What is needed for this to turn out well? Treasury bond interest must stay below the interest rates on the mortgages. To know if there is going to be a good outcome or not, watch the spread between the GSE (now the GOE - government owned enterprise) debt and treasury bonds. As long as the 10-year (and shorter term treasuries) remain below the average return on the GSE paper, the taxpayer is whole. If the spread turns negative (ie, treasury yields rise above the yield on GSE paper), this entire enterprise is losing money and the national debt rises.
An even bigger question regards the future. Can the mortgage business be restructured and returned to the private sector in a short period of time? Or is the U.S. Treasury (you, the taxpayer) going to be in the mortgage business for years to come? Is the distinction between the managed capitalist economic model (the U.S.) and the managed socialist economic model (China) becoming blurred?
No mean to fearmonger - just evaluate reality.
The correct staement would have said " about half of the same amount, $2.2T - $2.7T per year"
Sorry for the sloppy math.
On the plus side, at least he included his positions!
Please read before you comment. Here is what I said:
"If the default is 10%, that is about $5T. However, the interest return on the other 90% is approximately the same amount, $4.5T - $5.5T per year."
and
"In my comment above 'the interest return on the other 90% is approximately the same amount, $4.5T - $5.5T per year'
The correct statement would have said " about half of the same amount, $2.2T - $2.7T per year"
Your apology is accepted in advance.
In my comment that you criticized I said:
"What is needed for this to turn out well? Treasury bond interest must stay below the interest rates on the mortgages. To know if there is going to be a good outcome or not, watch the spread between the GSE (now the GOE - government owned enterprise) debt and treasury bonds. As long as the 10-year (and shorter term treasuries) remain below the average return on the GSE paper, the taxpayer is whole. If the spread turns negative (ie, treasury yields rise above the yield on GSE paper), this entire enterprise is losing money and the national debt rises."
Are you reading anything or just online to hurl insults?
One final point: I see little in your opinions that differ with my opinions that you chose to attack.
Huh???
1. Regulatory supervision of the financial system is ineffective.
2. The professional competence of at least some of those at the heart of managing this system is inadequate.
3. The ethics of many of these same people are questionable.
4. The state (sounds a bit 'socialist' doesn't it??) is now formally the beating heart of the residential mortgage market and there is no plan in place to privatise it.
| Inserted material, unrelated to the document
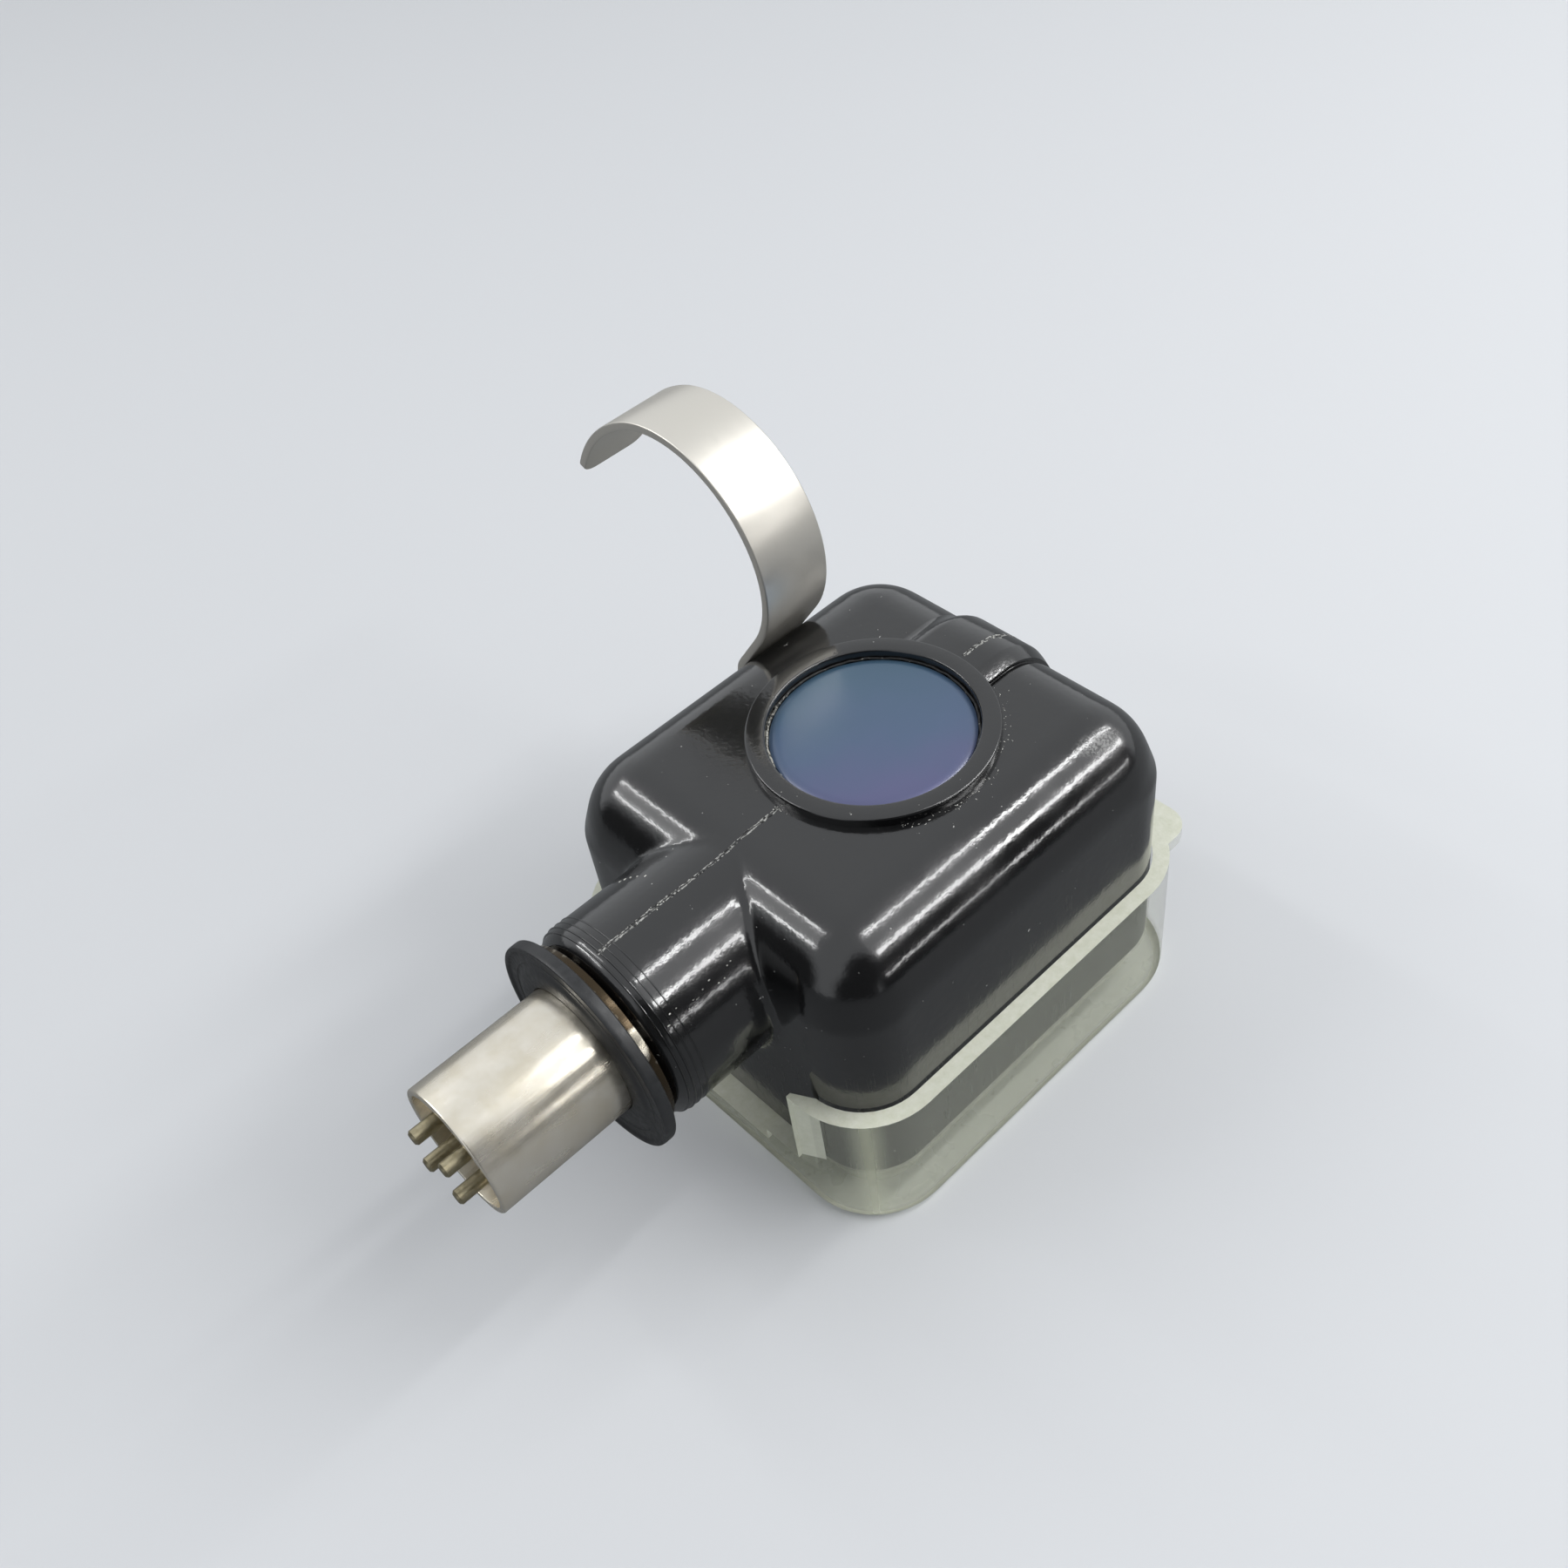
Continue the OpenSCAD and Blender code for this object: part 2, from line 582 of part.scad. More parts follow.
// Lead from the contact pin at place s to the terminal at place t, counted from -1.5 to 1.5
module lead(s, t, tint) color(tint)
    wire(s_route([pin_tail_x, s[0] * pin_pitch / 2, s[1] * pin_pitch / 2],
        [terminal_x, t * terminal_pitch, terminal_z], 12), lead_d / 2);

module terminal_strip() color([0.25, 0.16, 0.1]) difference() {
    translate([strip_x0, -strip_w / 2, plate_z1]) cube([strip_l, strip_w, strip_h]);
    for (t = [-1.5:1.5]) translate([strip_x0 - cut, t * terminal_pitch, terminal_z])
        rotate([0, 90, 0]) cylinder(d = terminal_d + 2 * seat_fit, h = strip_l + 2 * cut);
}

module terminal_pins() color([0.8, 0.7, 0.45])
    for (t = [-1.5:1.5]) translate([terminal_x, t * terminal_pitch, terminal_z])
        rotate([0, 90, 0]) cylinder(d = terminal_d, h = terminal_out + strip_l);

module mounting_plate() color([0.72, 0.6, 0.32]) difference() {
    translate([0, 0, plate_z0]) linear_extrude(plate_t) {
        translate([generator_x0, -magnet_w / 2]) square([front_pole_x1 - generator_x0, magnet_w]);
        translate([mount_x - ear_l / 2, -ear_w / 2]) square([ear_l, ear_w]);
    }
    for (y = [-1, 1] * mount_pitch / 2)
        translate([mount_x, y, plate_z0 - cut])
            cylinder(d = mount_screw_d + 2 * seat_fit, h = plate_t + 2 * cut);
}

module mounting_screws() color([0.75, 0.74, 0.7])
    for (y = [-1, 1] * mount_pitch / 2)
        translate([mount_x, y, plate_z0])
            slotted_screw(mount_screw_d, mount_screw_l, mount_head_d, mount_head_t);

module magnet() color([0.35, 0.36, 0.38])
    translate([magnet_x0, -magnet_w / 2, magnet_z0]) cube([front_pole_x0 - magnet_x0, magnet_w, magnet_h]);

module rear_yoke() color([0.62, 0.62, 0.6]) difference() {
    translate([generator_x0, -magnet_w / 2, yoke_z0]) cube([yoke_t, magnet_w, plate_z0 - yoke_z0]);
    on_axis(-axis_back - 2 * cut) cylinder(d = pole_d + 2 * seat_fit, h = yoke_t + 4 * cut);
}

// Flat pole with a notch, open below, that the cantilever passes through
module front_pole() color([0.62, 0.62, 0.6]) difference() {
    translate([front_pole_x0, -magnet_w / 2, front_pole_z0])
        cube([front_pole_t, magnet_w, plate_z0 - front_pole_z0]);
    notch_z = pivot_z - (front_pole_x0 + front_pole_t / 2 - pivot_x) * tan(rake);
    translate([front_pole_x0 - cut, 0, notch_z]) {
        rotate([0, 90, 0]) cylinder(d = pole_notch_d, h = front_pole_t + 2 * cut);
        translate([0, -pole_notch_d / 2, front_pole_z0 - notch_z - cut])
            cube([front_pole_t + 2 * cut, pole_notch_d, notch_z - front_pole_z0 + cut]);
    }
}

module rear_pole() color([0.66, 0.66, 0.64]) difference() {
    on_axis(-pole_back) cylinder(d = pole_d, h = pole_back - pole_front);
    on_axis(-pole_back - cut) cylinder(r = tie_bore_r, h = pole_back + cut);
    on_axis(-pole_back - cut) cylinder(d = clamp_d + 2 * seat_fit, h = clamp_l + ferrule_l + cut);
}

module clamp_screw() color([0.3, 0.3, 0.3]) difference() {
    on_axis(-pole_back) cylinder(d = clamp_d, h = clamp_l);
    on_axis(-pole_back - cut) translate([-clamp_d, -clamp_slot_w / 2, 0])
        cube([2 * clamp_d, clamp_slot_w, cut + clamp_slot_t]);
}

module tie_wire() color([0.8, 0.8, 0.78]) {
    on_axis(-pole_back + clamp_l) cylinder(d = tie_d, h = pole_back - clamp_l - swing_fit / 2);
    on_axis(-pole_back + clamp_l) cylinder(d = ferrule_d, h = ferrule_l);
}

module damper_ring() color([0.2, 0.15, 0.12]) difference() {
    on_axis(-damper_t - swing_fit) cylinder(d = damper_d, h = damper_t);
    on_axis(-damper_t - swing_fit - cut) cylinder(r = tie_bore_r, h = damper_t + 2 * cut);
}

// Four-armed former that carries both windings, on the cantilever's root
module armature() color([0.55, 0.5, 0.45]) difference() {
    union() {
        on_axis(arm_u) for (a = [45, 135]) rotate(a)
            translate([-armature_span / 2, -arm_w / 2, 0]) cube([armature_span, arm_w, armature_t]);
        on_axis(swing_fit / 2) cylinder(d = hub_d, h = arm_u + armature_t - swing_fit / 2);
    }
    on_axis(arm_u + armature_t / 2) cylinder(d = cantilever_d + 2 * seat_fit, h = armature_t);
}

// One channel's pair of windings, wound round the two arms at the angle a
module coil_pair(a) on_axis(arm_u) rotate(a) for (side = [0, 180]) rotate(side) {
    coil_l = (armature_span - hub_d) / 2 - arm_end - seat_fit;
    slot_w = arm_w + 2 * seat_fit;
    slot_t = armature_t + 2 * seat_fit;
    translate([hub_d / 2 + seat_fit, 0, -seat_fit]) difference() {
        translate([0, -slot_w / 2 - coil_t, -coil_t])
            cube([coil_l, slot_w + 2 * coil_t, slot_t + 2 * coil_t]);
        translate([-cut, -slot_w / 2, 0]) cube([coil_l + 2 * cut, slot_w, slot_t]);
    }
}

module coil_left() color([0.72, 0.4, 0.2]) coil_pair(45);
module coil_right() color([0.68, 0.36, 0.18]) coil_pair(135);

module cantilever() color([0.8, 0.8, 0.82]) difference() {
    root_u = arm_u + armature_t / 2;
    on_axis(root_u)
        cylinder(d1 = cantilever_d, d2 = cantilever_tip_d, h = cantilever_l + nose_l - root_u);
    on_axis(arm_u) cylinder(d = cantilever_bore, h = cantilever_l + cut);
    on_axis(cantilever_l) rotate([0, 90, 0]) translate([0, 0, -cut])
        cylinder(d = shank_d + seat_fit, h = 2 * cut);
}

module stylus_tip() color([0.75, 0.8, 0.9]) on_axis(cantilever_l) rotate([0, 90, 0]) {
    translate([0, 0, cantilever_tip_d / 2 - shank_l]) cylinder(d = shank_d, h = shank_l);
    translate([0, 0, cantilever_tip_d / 2]) cylinder(d1 = shank_d, d2 = 0.02, h = tip_l);
}

module underside_cover() color([0.07, 0.07, 0.075]) difference() {
    translate([0, 0, shell_z0]) linear_extrude(cover_t) difference() {
        round_rect(cavity_x0 + seat_fit, cavity_x1 - seat_fit, cavity_w - 2 * seat_fit,
            corner_r - shell_wall - seat_fit);
        round_rect(window_x0, window_x1, window_w, window_r);
        for (x = post_x, y = [-1, 1] * post_y) translate([x, y]) circle(d = cover_screw_d + 2 * seat_fit);
    }
    for (x = post_x, y = [-1, 1] * post_y) translate([x, y, shell_z0 - cut])
        cylinder(d = cover_head_d + 2 * seat_fit, h = cut + cover_head_t);
}

module cover_screws() color([0.72, 0.71, 0.68])
    for (x = post_x, y = [-1, 1] * post_y)
        translate([x, y, shell_z0 + cover_head_t])
            slotted_screw(cover_screw_d, cover_screw_l, cover_head_d, cover_head_t);

module stylus_guard() color([0.85, 0.86, 0.72, 0.45]) difference() {
    foot_z1 = guard_z0 + guard_chamfer;
    union() {
        shell_prism(guard_out, foot_z1, guard_z1);
        hull() {
            shell_prism(guard_out, foot_z1, foot_z1 + layer, $fn = blend_fn);
            shell_prism(guard_out - guard_chamfer, guard_z0, guard_z0 + layer, $fn = blend_fn);
        }
        translate([0, 0, guard_z1 - lip_t]) linear_extrude(lip_t)
            round_rect(shell_x1 - corner_r, shell_x1 + guard_out + lip_reach, lip_w, lip_corner_r);
    }
    shell_prism(slide_fit, ledge_z, guard_z1 + cut);
    shell_prism(-ledge_w, guard_z0 + guard_floor, guard_z1);
    translate([shell_x0 - guard_out - cut, -notch_w / 2, guard_z0 + notch_sill + haunch_rise])
        cube([guard_out + 2 * cut + ledge_w, notch_w, guard_z1 - guard_z0]);
    translate([shell_x0 - guard_out - cut, haunch_w - notch_w / 2, guard_z0 + notch_sill])
        cube([guard_out + 2 * cut + ledge_w, notch_w - 2 * haunch_w, guard_z1 - guard_z0]);
}

shell();
badge_disc();
finger_lift();
finger_lift_screw();
bayonet_tube();
locating_pin();
rubber_washer();
pin_insulator();
contact_pin(pin_signs[0]);  // contact_pin_left_hot
contact_pin(pin_signs[1]);  // contact_pin_left_return
contact_pin(pin_signs[2]);  // contact_pin_right_hot
contact_pin(pin_signs[3]);  // contact_pin_right_return
lead(pin_signs[0], 1.5, [0.9, 0.9, 0.88]);  // lead_left_hot
lead(pin_signs[1], 0.5, [0.15, 0.3, 0.7]);  // lead_left_return
lead(pin_signs[2], -1.5, [0.75, 0.1, 0.1]);  // lead_right_hot
lead(pin_signs[3], -0.5, [0.1, 0.5, 0.2]);  // lead_right_return
terminal_strip();
terminal_pins();
mounting_plate();
mounting_screws();
magnet();
rear_yoke();
front_pole();
rear_pole();
clamp_screw();
tie_wire();
damper_ring();
armature();
coil_left();
coil_right();
cantilever();
stylus_tip();
underside_cover();
cover_screws();
stylus_guard();
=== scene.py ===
import json
import math
import random

import bpy
from mathutils import Matrix, Vector, noise
from mathutils.bvhtree import BVHTree

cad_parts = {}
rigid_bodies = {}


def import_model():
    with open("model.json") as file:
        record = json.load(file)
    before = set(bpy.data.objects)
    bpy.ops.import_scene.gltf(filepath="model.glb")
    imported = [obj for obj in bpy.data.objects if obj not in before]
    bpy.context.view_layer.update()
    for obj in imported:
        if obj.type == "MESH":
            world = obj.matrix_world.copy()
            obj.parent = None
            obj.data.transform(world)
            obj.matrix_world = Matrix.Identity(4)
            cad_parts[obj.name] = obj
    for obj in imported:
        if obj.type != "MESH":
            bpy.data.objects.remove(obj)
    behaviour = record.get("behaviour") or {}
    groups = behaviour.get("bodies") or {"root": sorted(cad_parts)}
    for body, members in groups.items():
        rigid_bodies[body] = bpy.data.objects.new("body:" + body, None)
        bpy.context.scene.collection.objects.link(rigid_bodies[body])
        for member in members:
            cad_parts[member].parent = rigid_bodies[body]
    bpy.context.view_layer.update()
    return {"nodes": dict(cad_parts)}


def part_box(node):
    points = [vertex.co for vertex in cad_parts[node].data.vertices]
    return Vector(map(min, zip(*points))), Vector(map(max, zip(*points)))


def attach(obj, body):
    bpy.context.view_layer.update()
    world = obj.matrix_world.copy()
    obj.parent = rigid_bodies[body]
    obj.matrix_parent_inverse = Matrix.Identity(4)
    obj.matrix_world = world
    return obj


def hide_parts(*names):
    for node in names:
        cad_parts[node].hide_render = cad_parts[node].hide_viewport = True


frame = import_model()
nodes = frame["nodes"]
mm = 0.001
print("frame loaded:", len(nodes), "CAD nodes")


def spot(x, y, z):
    return Vector((x, y, z)) * mm


def boxOf(node):
    low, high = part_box(node)
    return low / mm, high / mm


# The camera stands where the photograph was taken, worked out from the 8 mm tube
view = {"place": (-11.07, -47.99, 69.89), "target": (28.81, 5.75, 0), "roll": -0.168, "lens": 36.756}


def addCamera():
    place, target = spot(*view["place"]), spot(*view["target"])
    forward = (target - place).normalized()
    right = forward.cross(Vector((0, 0, 1))).normalized()
    up = right.cross(forward)
    turn = view["roll"]
    rightTurned = right * math.cos(turn) + up * math.sin(turn)
    upTurned = up * math.cos(turn) - right * math.sin(turn)
    matrix = Matrix((rightTurned, upTurned, -forward)).transposed().to_4x4()
    matrix.translation = place
    lens = bpy.data.cameras.new("photoCamera")
    lens.lens = view["lens"]
    lens.sensor_width = 36
    lens.clip_start = 0.001
    camera = bpy.data.objects.new("photoCamera", lens)
    camera.matrix_world = matrix
    bpy.context.scene.collection.objects.link(camera)
    bpy.context.scene.camera = camera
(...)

5. There was no practical alternative to the public sector rescue of two of the world's most significant financial institutions just two months before a tightly contested election.
6. Nobody can put a figure - to the nearest few hundred billion dollars - on how much this may add to the debts of an already heavily indebted country.
.....and this is GOOD news!!
OK, let's strip aside the ethical stuff and resist the temptation to jibe at the innovative blend of crony capitalism and socialism that now lies at the heart of the US 'free market' model, and lets not spend too much time wondering about who else will be next in line with a begging bowl. If the GSE balance sheets - with their creative accounting and tasty Level 3 assets - belong on the fiction shelves and nobody in the regulatory system had apparently worked this out, what trust can be placed in the rest of the financial system?
I have no idea whether or not the author is 'scare-mongering' - but how can anybody else?
Just tell us when to put the trade on, Mike.